- **Given problem**
Repeat each line exactly as it is written.

- **Data extract**

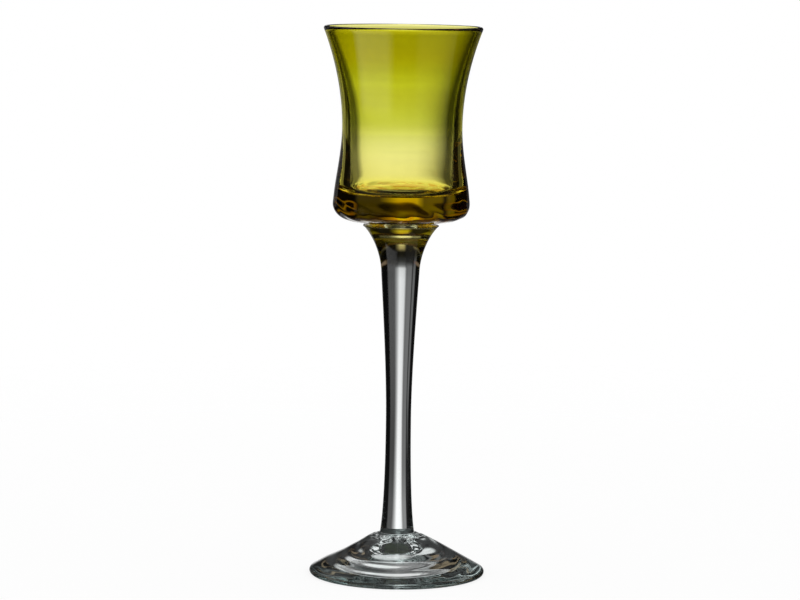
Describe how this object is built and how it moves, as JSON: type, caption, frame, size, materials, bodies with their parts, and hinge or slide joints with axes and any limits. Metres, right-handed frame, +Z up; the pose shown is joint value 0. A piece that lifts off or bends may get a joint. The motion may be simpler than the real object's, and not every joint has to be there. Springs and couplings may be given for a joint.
{
  "type": "cordial glass",
  "caption": "Stemmed cordial glass: a flared, waisted amber bowl with a heavy base, on a slim clear drawn stem and a clear cone foot.",
  "frame": {"origin": "middle of the face that the foot rests on", "axes": "+Z up along the stem, from the foot to the mouth of the bowl; the glass is round, so X and Y are alike"},
  "size_m": [0.0544, 0.0544, 0.17],
  "materials": {
    "amber_glass": "transparent olive-amber glass, fire polished",
    "clear_glass": "transparent colourless glass, fire polished"
  },
  "bodies": {
    "root": {"bowl": "amber_glass", "stem": "clear_glass", "foot": "clear_glass"}
  },
  "joints": []
}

- **Finished exercise**
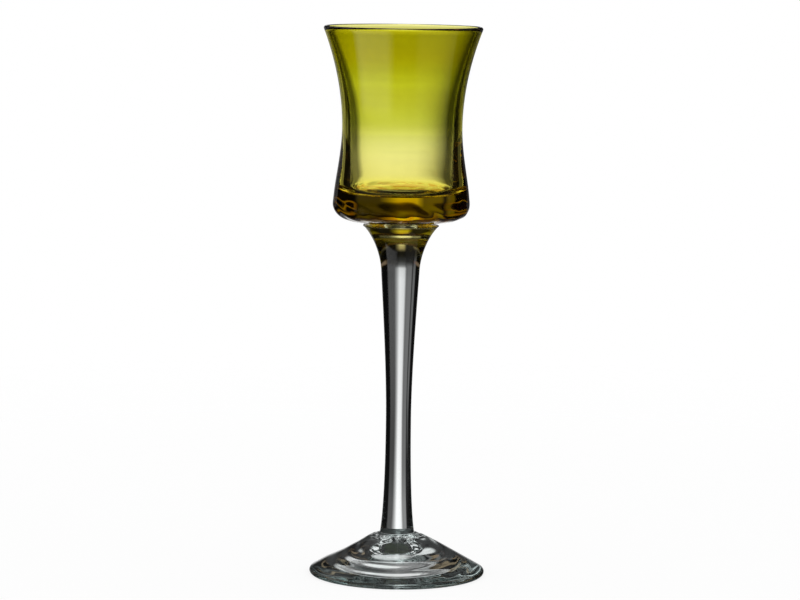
Describe how this object is built and how it moves, as JSON: type, caption, frame, size, materials, bodies with their parts, and hinge or slide joints with axes and any limits. Metres, right-handed frame, +Z up; the pose shown is joint value 0. A piece that lifts off or bends may get a joint. The motion may be simpler than the real object's, and not every joint has to be there. Springs and couplings may be given for a joint.
{
  "type": "cordial glass",
  "caption": "Stemmed cordial glass: a flared, waisted amber bowl with a heavy base, on a slim clear drawn stem and a clear cone foot.",
  "frame": {"origin": "middle of the face that the foot rests on", "axes": "+Z up along the stem, from the foot to the mouth of the bowl; the glass is round, so X and Y are alike"},
  "size_m": [0.0544, 0.0544, 0.17],
  "materials": {
    "amber_glass": "transparent olive-amber glass, fire polished",
    "clear_glass": "transparent colourless glass, fire polished"
  },
  "bodies": {
    "root": {"bowl": "amber_glass", "stem": "clear_glass", "foot": "clear_glass"}
  },
  "joints": []
}